The pissed-off. As your people probably keep bringing up over and over, and one hopes you aren't baffled as to why, yesterday's election reflected a real dissatisfaction, what with at least four, and maybe six, incumbent City Councilmembers getting punted out. Good riddance! Bloomberg's attacks on you are that you have both no experience and bad experience, and your attack on him is "he overstayed his welcome," which is, eh, so-so. But what he's saying about you is just like what everyone said about Barack Obama. Who won fans through oratory and inspiration. Which leads us to...
The debates in October. Oh, look, free TV time. A lot of people don't like Bloomberg but we're not dissatisfied with him because, at the end of the day, we all think he's our daddy and we know he's a little mouthy. Like, we feel that he would go down to D.C. and go toe-to-toe with Rahm if it came to that. We know he's a dick, and we respect that! But what's not as obvious is to us, as emotional voters, is that 1. we'd be "safe" with someone else as mayor and 2. that someone else could stand up for us. Make it clear exactly how Bloomberg has undermined the middle and working classes. (And he has, no two ways about it.) Your voters are Stuy Town residents, and black people, and young people. Oh, wait, look at that-a complete overlap with the Obama vote! Which leads us to....

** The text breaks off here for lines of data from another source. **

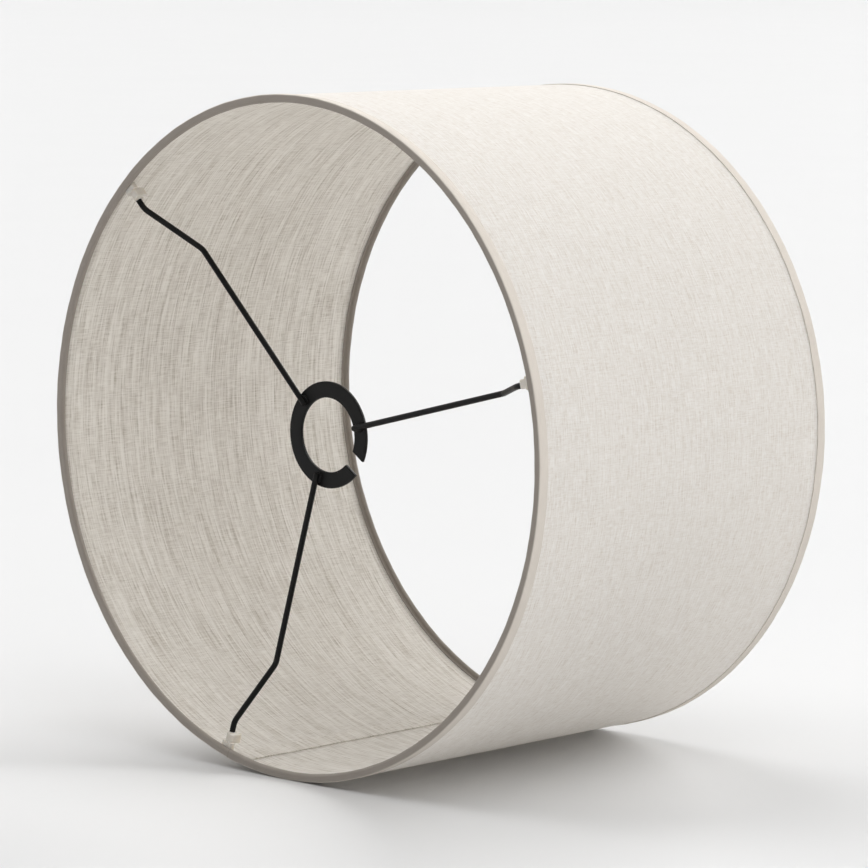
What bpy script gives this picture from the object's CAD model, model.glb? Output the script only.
import math

import bmesh
import bpy
import numpy as np
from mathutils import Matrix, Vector


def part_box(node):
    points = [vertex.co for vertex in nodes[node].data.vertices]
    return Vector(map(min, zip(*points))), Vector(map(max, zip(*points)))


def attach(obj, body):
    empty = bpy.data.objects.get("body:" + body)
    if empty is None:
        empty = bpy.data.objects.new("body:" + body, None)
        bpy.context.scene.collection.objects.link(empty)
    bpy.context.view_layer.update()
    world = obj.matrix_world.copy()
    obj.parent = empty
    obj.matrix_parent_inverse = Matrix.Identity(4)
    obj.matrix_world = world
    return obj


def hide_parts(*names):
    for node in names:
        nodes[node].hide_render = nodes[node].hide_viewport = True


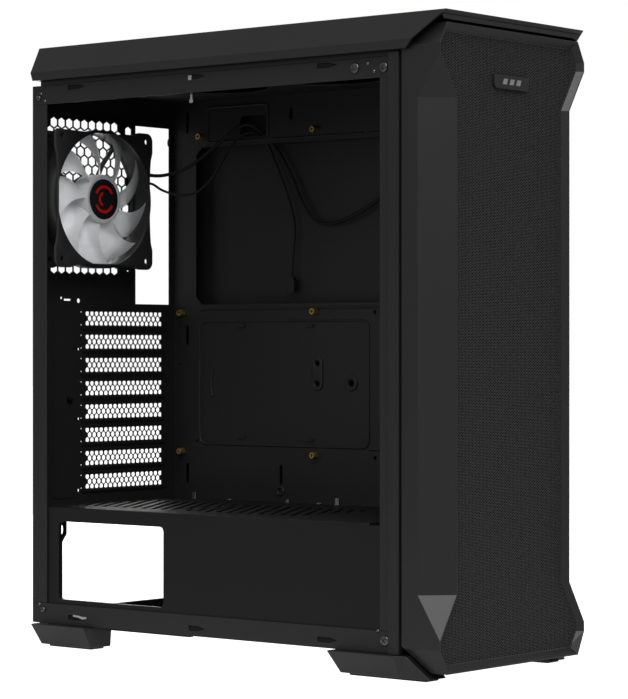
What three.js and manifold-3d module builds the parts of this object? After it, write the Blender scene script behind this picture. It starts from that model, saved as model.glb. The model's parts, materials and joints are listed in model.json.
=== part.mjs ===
// Desktop computer tower: an open mid-tower case with its left side panel off.
// Millimetres, +Z up. The front faces -Y, the open left side faces -X, and the origin is the
// middle of the footprint on the surface that the feet stand on.

import * as THREE from 'three';
import { mergeVertices } from 'three/addons/utils/BufferGeometryUtils.js';
import Module from 'manifold-3d';

const wasm = await Module();
wasm.setup();

// ---------------------------------------------------------------- driving dimensions

const SHEET = 1;                // steel sheet
const GAP = 0.3;                // clearance between neighbouring pieces

// Steel chassis: outer faces of the folded sheets
const LEFT = -94.5;
const RIGHT = 96;
const FRONT = -182.5;
const REAR = 214.5;
const FLOOR = 20;
const ROOF = 477;
const RAIL = 16;                // height of the folds along the side openings
const REAR_FOLD = 17;           // depth of the rear panel's folds
const FRONT_FOLD = 21;          // depth of the front wall's folds
const STRIP_DEPTH = 10.2;       // raised strip that the side panels butt against
const STRIP_PROUD = 3.8;
const STRIP_TOP = 479;
const RAIL_SLOTS = [[152.5, 172.5], [17.5, 35.5], [-119.5, -99.5]];   // along Y, for the panel hooks
const RAIL_SLOT_HEIGHT = 4.2;
const RAIL_SLOT_POINT = 8;      // length of the slots' pointed front end
const ROOF_SLOT_DEPTH = 3.2;    // from the roof down to the middle of its rails' slots
const FLOOR_SLOT_HEIGHT = 6.5;  // from the floor up to the middle of its rails' slots
const ROOF_VENT_RADIUS = 57;
const ROOF_VENT_Y = [105, -20];
const ROOF_CABLE_HOLE = { x0: 40, x1: 75, y0: -160, y1: -120 };
const FRONT_VENT_RADIUS = 56;
const FRONT_VENT_Z = [118, 242, 366];
const BEZEL_PIN = { x: 84, z: [60, 450], radius: 2.6, hole: 3.4, lug: 6 };

// Motherboard position, from the ATX standard
const TRAY_X = 83;              // face that the standoffs stand on
const BOARD_REAR = 212;         // rear edge of the board
const HOLE_ROW = { top: 442.98, middle: 285.5, bottom: 161.04 };
const HOLE_COLUMN = { topRear: 33.02, rear: 10.16, middle: 165.1 };
const STANDOFF_LENGTH = 6.5;
const STANDOFF_RADIUS = 3;
const STUB_RADIUS = 1.5;

const IO_OPENING = { x0: 32.5, x1: 77, z0: 293, z1: 451.5 };
const CPU_CUTOUT = { y0: -38.5, y1: 186.5, z0: 292.7, z1: 433.5 };
const LEAD_HOLE = { y0: 104, y1: 134, z0: 440.5, z1: 459 };
const TRAY_FRONT = -121.5;
const CABLE_PASS = { y0: -98, y1: -62, z: [[300, 430], [140, 270]] };   // openings beside the board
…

The Obama strategy. Once upon a time there was an Obama campaign that was not yet a money-printing machine! I remember standing in a parking lot somewhere in Pennsylvania and he got out of this cheap rental car, all gray and tired, going to make some speech. There was no machine there yet. Sure, they had more money than you have now, because you have no money. But what the Obama campaign garnered through showing up anywhere, anytime was enthusiasm, instilling the kind of fervor that it is easy to tap in the young people. You know who is excited about door-knocking and phone-banking for you? OH RIGHT, PRETTY MUCH NO ONE. So go excite a constituency, and put them to work as autonomous field captains. People will work for free if they believe in a cause, and they are set loose to work, which leads us to...
You don't need the money. Bloomberg's insane coffers, well, whatever! Bloomberg pays for thousands of ads because he can. Do you know what is free, however? Editorial space on blogs, TV and newspapers. But you have to give them something to write about. Sit down with your three smartest people and brainstorm twenty ways to get attention. Guess what? This is New York! Your stunts don't have to be too cautious. This is seriously a day and age when nearly all attention is good attention. (Just don't fuck with Taylor Swift, I guess!) You should have a little fun. You should...
Tear some shit up. YOU HEAR ME? Don't be cautious. Enter a pie-eating contest. Start making fun of Eric Gioia on Twitter. Or Perez. Get photographed at lunch with Tina Fey. It is not 1985! You have to be a character in our imagination. We have to know who you are, and conceive of you in our minds. We have a cartoon idea of Bloomberg in our heads; he's the little annoying dude who can't shake that horrible accent who gets driven around in a black Suburban. Who the hell are you?

Paaaah TAYLOR SWIFTBOATING
Bill Thompson's main problem? It's the same problem the entire Democratic Machine has in this city (and I say this as a lifelong Democrat). Namely, entitlement, hack patronage, corrupt do-nothing unions (Randi Weingarten, I'm looking at you), and divisive racial identity and class politics left over from the 60s. Also, with Democrats out of the Mayor's office for 15 years now, any Democrat who gets in is going to be so bogged down with political debts and obligations to every special interest in the city, that their term (and they'll only get one term) is going one of almost complete paralysis.
Oh God, Randi Weingarten, I THOUGHT I TOLD YOU PEOPLE TO NEVER MENTION THAT NAME IN FRONT OF ME AGAIN.
And Choire, why do you never want to hear my name again. And Lionel, sorry buddy-corrupt, hacks, entitlements are not what the UFT or AFT is about. Take your stereotypes somewhere else. Seriously.
Let's see, the richest man in town in Mayor. Yup, class politics are so 1960's!
I saw Thompson in person at the Prospect Park greenmarket a couple weeks ago! Which, no, Bill, this is not so much your likely constituency. Besides me. And I might vote for Reverend Billy!
Seriously, what is it about politics tat automatically makes otherwise savvy people into weenies. Is breaking the campaign standard way press is done like standing the wrong way in the elevator??
1. After the first few sentences, I thought this was going to be written by Bloomberg.
2. Abe Sauer has a picture. While I typically don't trust out-of-season pictures, I can certainly say, "Hello".
I told Choire to change this and he said of my other picture... let's see.... looking up his exact words... "this is not better!"
Also, where I live that is in season.
I have actually met him - he's nice - but my vote is going to the "Rent is too damn high" guy.
Thompson could win this. There's a lot of anti-Bloomy feeling out there. It's doable.